The gleaming shuttle, the rust red fuel tank, the twin rocket boosters, all there in crystal clarity. The gargantuan orange flame against an azure backdrop as Challenger flew sky-high. A beautiful spectacle, a typical take-off, until it exploded, like a huge firework. Where the shuttle had been, only a strangely beguiling question mark remained, a white plume of vapour, which seemed to ask the question why.
It's one of those images never to be forgotten. It marked a point in history witnessed live by millions around the globe. People can tell you exactly where they were at the time. It was 5.41pm in England; it was January 28, 1986; I was in Sheffield, where I was training to be a journalist; I was at my friend's house eating a plate of chicken supreme and rice after an uneventful day at college. I was shocked.
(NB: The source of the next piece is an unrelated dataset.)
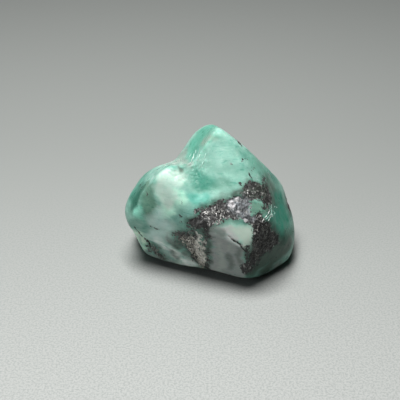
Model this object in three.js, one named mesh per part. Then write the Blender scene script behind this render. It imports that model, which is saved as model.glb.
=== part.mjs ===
// Raw emerald: a tumbled lump of green beryl in milky quartz and dark mica schist,
// one solid grown and worn as a single piece, resting on the flat worn on its underside.
// Millimetres, +Z up, -Y towards the viewer. The origin is the middle of the underside's
// level: x = 0 and y = 0 are the middle of the stone's width and depth, z = 0 its rest.
import * as THREE from 'three';
import { mergeVertices } from 'three/addons/utils/BufferGeometryUtils.js';

const fineness = 16;       // cuts along each edge of the icosahedron the surface starts from
const weldReach = 1e-5;    // corners of the starting ball closer than this are one corner
const edgeHardness = 30;   // higher gives tighter edges between the worn flats
const middleHeight = 9.4;  // mm from the rest plane up to the middle the flats are measured from;
                           // less than the underside's distance, so its face is worn truly flat

// The worn flats. Each faces azimuth az (0 = towards the viewer, 90 = to the right, degrees)
// and elevation el (degrees), and lies `away` mm from the middle of the stone.
const flats = [
  { name: 'front low left',   az: -24,  el: -16, away: 8.1 },
  { name: 'front low right',  az: 42,   el: -10, away: 11.3 },
  { name: 'front belly',      az: -24,  el: 8,   away: 8.7 },
  { name: 'front upper',      az: 2,    el: 34,  away: 8.4 },
  { name: 'front left',       az: -62,  el: 16,  away: 11.7 },
  { name: 'right face',       az: 81,   el: 23,  away: 9.5 },
  { name: 'right low',        az: 84,   el: -15, away: 14.0 },
  { name: 'right slope',      az: 119,  el: 41,  away: 9.7 },
  { name: 'right shoulder',   az: 68,   el: 40,  away: 9.9 },
  { name: 'left end',         az: -101, el: 4,   away: 13.0 },
  { name: 'left upper',       az: -93,  el: 36,  away: 10.7 },
  { name: 'left low',         az: -73,  el: -23, away: 12.7 },
  { name: 'left slope',       az: -113, el: 51,  away: 10.2 },
  { name: 'back',             az: 178,  el: 0,   away: 10.0 },
  { name: 'back left',        az: -140, el: 12,  away: 11.0 },
  { name: 'back right',       az: 138,  el: 0,   away: 12.0 },
  { name: 'back upper',       az: 170,  el: 56,  away: 12.7 },
  // the heels: the worn rim under the sides, which leaves a small foot to rest on
  { name: 'front heel',       az: -22,  el: -61, away: 9.9 },
  { name: 'right heel',       az: 42,   el: -62, away: 12.8 },
  { name: 'far right heel',   az: 86,   el: -61, away: 14.1 },
  { name: 'left heel',        az: -72,  el: -64, away: 12.2 },
  { name: 'back heel',        az: 178,  el: -62, away: 12.1 },
  { name: 'underside',        az: 0,    el: -90, away: 9.7 },
];

// The hollows: the notch where a chip broke out of the top left, the shallow valley that runs
// down the front from it, and the crease under the left end. Each is `depth` mm deep and fades
// over `along` and `across` degrees; `turn` is the lie of its long axis, in degrees up from level.
const hollows = [
  { name: 'notch',       az: -118, el: 58,  depth: 3.2, along: 45, across: 20, turn: 60 },
  { name: 'valley',      az: -38,  el: 57,  depth: 1.2, along: 30, across: 12, turn: -47 },
  { name: 'left crease', az: -87,  el: -19, depth: 1.2, along: 30, across: 5.5, turn: -36 },
];
const hollowFade = 0.5;    // a hollow fades out where the surface turns past this cosine from it

const stoneColour = '#6fae97';
const stoneRoughness = 0.35;

const rad = THREE.MathUtils.degToRad;

// Unit vector facing azimuth az and elevation el.
function facing(az, el) {
  const a = rad(az);
  const e = rad(el);
  return new THREE.Vector3(Math.sin(a) * Math.cos(e), -Math.cos(a) * Math.cos(e), Math.sin(e));
}

// Unit vectors of a hollow's long and short axes, square to the way it faces.
function hollowAxes(towards, turn) {
  const level = new THREE.Vector3(0, 0, 1).cross(towards).normalize();
  const upward = towards.clone().cross(level);
  const long = level.clone().multiplyScalar(Math.cos(rad(turn)));
  long.addScaledVector(upward, Math.sin(rad(turn)));
  const short = level.clone().multiplyScalar(-Math.sin(rad(turn)));
  short.addScaledVector(upward, Math.cos(rad(turn)));
  return { long, short };
}

const flatNormals = flats.map((flat) => facing(flat.az, flat.el));
const hollowFrames = hollows.map((hollow) => {
  const towards = facing(hollow.az, hollow.el);
  return { towards, ...hollowAxes(towards, hollow.turn) };
});

// Distance in mm from the middle to the surface along unit vector d:
//   (sum of (d . n / away)^k)^(-1/k) over the flats d faces, a polyhedron with softened edges,
//   less depth * exp(-(p / sin along)^2 - (q / sin across)^2) for each hollow, faded out
//   smoothly on the side turned away from it.
function surfaceDistance(d) {
  let sum = 0;
  flatNormals.forEach((normal, i) => {
    const lean = d.dot(normal) / flats[i].away;
    if (lean > 0) sum += lean ** edgeHardness;
  });
  let distance = sum ** (-1 / edgeHardness);
  hollowFrames.forEach((frame, i) => {
    const p = d.dot(frame.long) / Math.sin(rad(hollows[i].along));
    const q = d.dot(frame.short) / Math.sin(rad(hollows[i].across));
    const fade = THREE.MathUtils.smoothstep(d.dot(frame.towards), 0, hollowFade);
    distance -= hollows[i].depth * Math.exp(-p * p - q * q) * fade;
  });
  return distance;
}

// The surface: every corner of the icosahedron grid moved out to its distance, the underside
// brought level at the rest plane, and the whole set centred over the origin.
function makeStone() {
  const ball = new THREE.IcosahedronGeometry(1, fineness);
  ball.deleteAttribute('normal');
  ball.deleteAttribute('uv');
  const stone = mergeVertices(ball, weldReach);
  const corners = stone.getAttribute('position');
  const corner = new THREE.Vector3();
  for (let i = 0; i < corners.count; i += 1) {
    corner.fromBufferAttribute(corners, i).normalize();
    corner.multiplyScalar(surfaceDistance(corner));
    corners.setXYZ(i, corner.x, corner.y, Math.max(corner.z + middleHeight, 0));
  }
  stone.computeBoundingBox();
  const middle = stone.boundingBox.getCenter(new THREE.Vector3());
  stone.translate(-middle.x, -middle.y, -stone.boundingBox.min.z);
  stone.computeVertexNormals();
  return stone;
}

const stoneMaterial = new THREE.MeshStandardMaterial({
  color: stoneColour,
  roughness: stoneRoughness,
  metalness: 0,
});

const stoneMesh = new THREE.Mesh(makeStone(), stoneMaterial);
stoneMesh.name = 'raw_emerald';

const group = new THREE.Group();
group.name = 'raw_emerald_crystal';
group.add(stoneMesh);

export default group;
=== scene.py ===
import math

import bpy
import numpy as np
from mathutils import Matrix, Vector


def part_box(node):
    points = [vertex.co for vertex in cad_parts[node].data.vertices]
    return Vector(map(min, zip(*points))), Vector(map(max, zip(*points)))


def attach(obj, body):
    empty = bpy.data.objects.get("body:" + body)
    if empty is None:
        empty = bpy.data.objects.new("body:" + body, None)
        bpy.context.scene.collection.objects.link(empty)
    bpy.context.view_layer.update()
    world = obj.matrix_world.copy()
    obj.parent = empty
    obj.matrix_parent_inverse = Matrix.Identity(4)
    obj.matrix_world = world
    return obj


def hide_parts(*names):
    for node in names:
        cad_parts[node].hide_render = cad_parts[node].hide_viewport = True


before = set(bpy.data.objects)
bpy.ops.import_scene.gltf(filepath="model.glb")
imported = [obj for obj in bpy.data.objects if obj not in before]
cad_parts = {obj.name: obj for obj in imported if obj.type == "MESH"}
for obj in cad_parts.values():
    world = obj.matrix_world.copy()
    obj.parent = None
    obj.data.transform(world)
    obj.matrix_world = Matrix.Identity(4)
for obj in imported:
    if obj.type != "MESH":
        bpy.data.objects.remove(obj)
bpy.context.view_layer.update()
mm = 0.001   # the tables below are in millimetres, Blender's scene is in metres
print("frame loaded")


# small tools that the pieces share

def facing(azimuth, elevation):
    # unit vector: azimuth 0 is towards the viewer (-Y), 90 to the right (+X); elevation is up
    a, e = math.radians(azimuth), math.radians(elevation)
    return np.array([math.sin(a) * math.cos(e), -math.cos(a) * math.cos(e), math.sin(e)])


def smooth(low, high, x):
    # 0 below low, 1 above high, 3t^2 - 2t^3 in between
    t = np.clip((x - low) / (high - low), 0.0, 1.0)
    return t * t * (3.0 - 2.0 * t)


hashPrimes = dict(cell=(73856093, 19349663, 83492791), seed=2654435761,
                  mix=((15, 2246822519), (13, 3266489917)), lastShift=16)


def hashed(cell, seed):
    # a repeatable number from 0 to 1 for each row of three whole numbers: the row and the seed
    # times large primes, joined bit by bit, then shifted and multiplied twice to mix the bits
    mask = 0xFFFFFFFF
    a, b, c = hashPrimes["cell"]
    h = (cell[..., 0] * a) ^ (cell[..., 1] * b) ^ (cell[..., 2] * c)
    h = (h ^ (seed * hashPrimes["seed"])) & mask
    for shift, prime in hashPrimes["mix"]:
        h = ((h ^ (h >> shift)) * prime) & mask
    return (h ^ (h >> hashPrimes["lastShift"])) / float(mask)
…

Thinking back, it's the expression on spectators' faces that comes flooding back. Ronald Reagan had wanted the Cape Canaveral launch to be a spectacle so the astronauts' families and friends were given front row seats at the Kennedy Space Center, including Christa's son Scott and his classmates.
As Challenger took off, their faces beamed with pride and excitement. Within seconds it was ten miles high and the crowd whooped its approval. Then, as it blew up, some people oohed and arrghed like they would at a fireworks display, before the smiles on their faces froze, became perplexed, and finally turned to expressions of horror. Incredulity battled with anger and ended in despair. People ran in all directions as the debris plunged into the Atlantic. At a moment like this they needed to do something even though nothing could be done.
Fifteen years on, the memories are as strong as yesterday of an event which set back the American space programme. The disaster, the causes and the less-well know aftermath will be chronicled tonight in The Challenger (BBC2, 9pm), which looks back at how the tragedy could have been prevented. There is expert testimony from Jud Lovingood, Senior Manager at NASA in 1986; interviews with Roger Boisjoly, then a senior engineer at Morton-Thiokol, the contractors who built the solid rocket boosters for the space shuttle; other technicians and engineers; witnesses who were at the scene on that fatal day and a moving interview with Christa's mother Grace Corrigan.
Challenger has a place in history more than any other shuttle - but for all the wrong reasons. It should have been a momentous PR exercise, the first time a teacher was sent into space. Instead she was sent to her death along with her six colleagues.
The fallout couldn't have been worse. At least two of the astronauts might not have been killed instantly by the blast. Instead, they may have died of injuries sustained as their crew compartment hit the sea at 200mph.
The explosion should not have happened at all. The launch was being rushed. Challenger was using parts cannibalised from another shuttle. The engineers were unhappy. The weather was wrong. It was too cold, unusually so for Florida. There were icicles forming on the shuttle and a critically important O-ring, a rubber seal on a rocket booster, was known to malfunction in the cold. It did in spectacular fashion. It leaked, flames burning like a blowtorch through the huge external tank of liquid hydrogen.
NASA was to blame, according to Christa's mother Grace. "It was their fault," she says. "It was an accident but it was preventable. Any of the other times they'd lifted up, it probably wouldn't have happened. It was the cold. You could see icicles on the shuttle. It just didn't seem right.
"We didn't have any say in it. But the engineers did say that they shouldn't have taken off. We didn't know that at the time. We knew that afterwards. But we knew it was so cold, it just didn't seem right. We were in Florida. You don't get that weather in Florida."
Christa had been fearless. The flight was something she wanted to do, ever since her husband Steve had heard about Reagan's bid to find "the first citizen passenger in our space programme, one of America's finest, a teacher", and encouraged her to apply.
Many teachers couldn't be bothered to fill in the 48-page application form. About 11,000 did, including Christa, who was selected as one of 113 semi-finalists. She won through to a short-list of ten and the history teacher from Concord, New Hampshire, was chosen for the fateful voyage.
The training took a year and Christa became a international celebrity, even dining with the President himself.
While the training went well, the engineers were constantly under the cosh to be ready for a PR stunt designed to recapture the magic of space flight. They worked dangerously long hours, had to take parts from another shuttle and had strong misgivings about the launch. Bad weather led to one postponement and there was also a problem with the hatch locking mechanism, causing another aborted attempted. Then the temperature plummeted - but the launch was to go ahead regardless. One engineer is reputed to have told his wife: "They're going to launch tomorrow and kill the astronauts. But outside of that it was a great day."
On the anniversary of the disaster, on Sunday, Christa's mother will dedicate a mural at Framingham State University, New Hampshire, depicting her daughter's life.
"It doesn't feel like 15 years since it happened, in some respects," says Grace, who had hoped to see her daughter President one day. Christa's children, Caroline and Scott, would agree, the pain is still part of their everyday lives.
To the rest of the world, the catastrophe is simply part of history, albeit a poignant moment in time, which still makes people pause and think.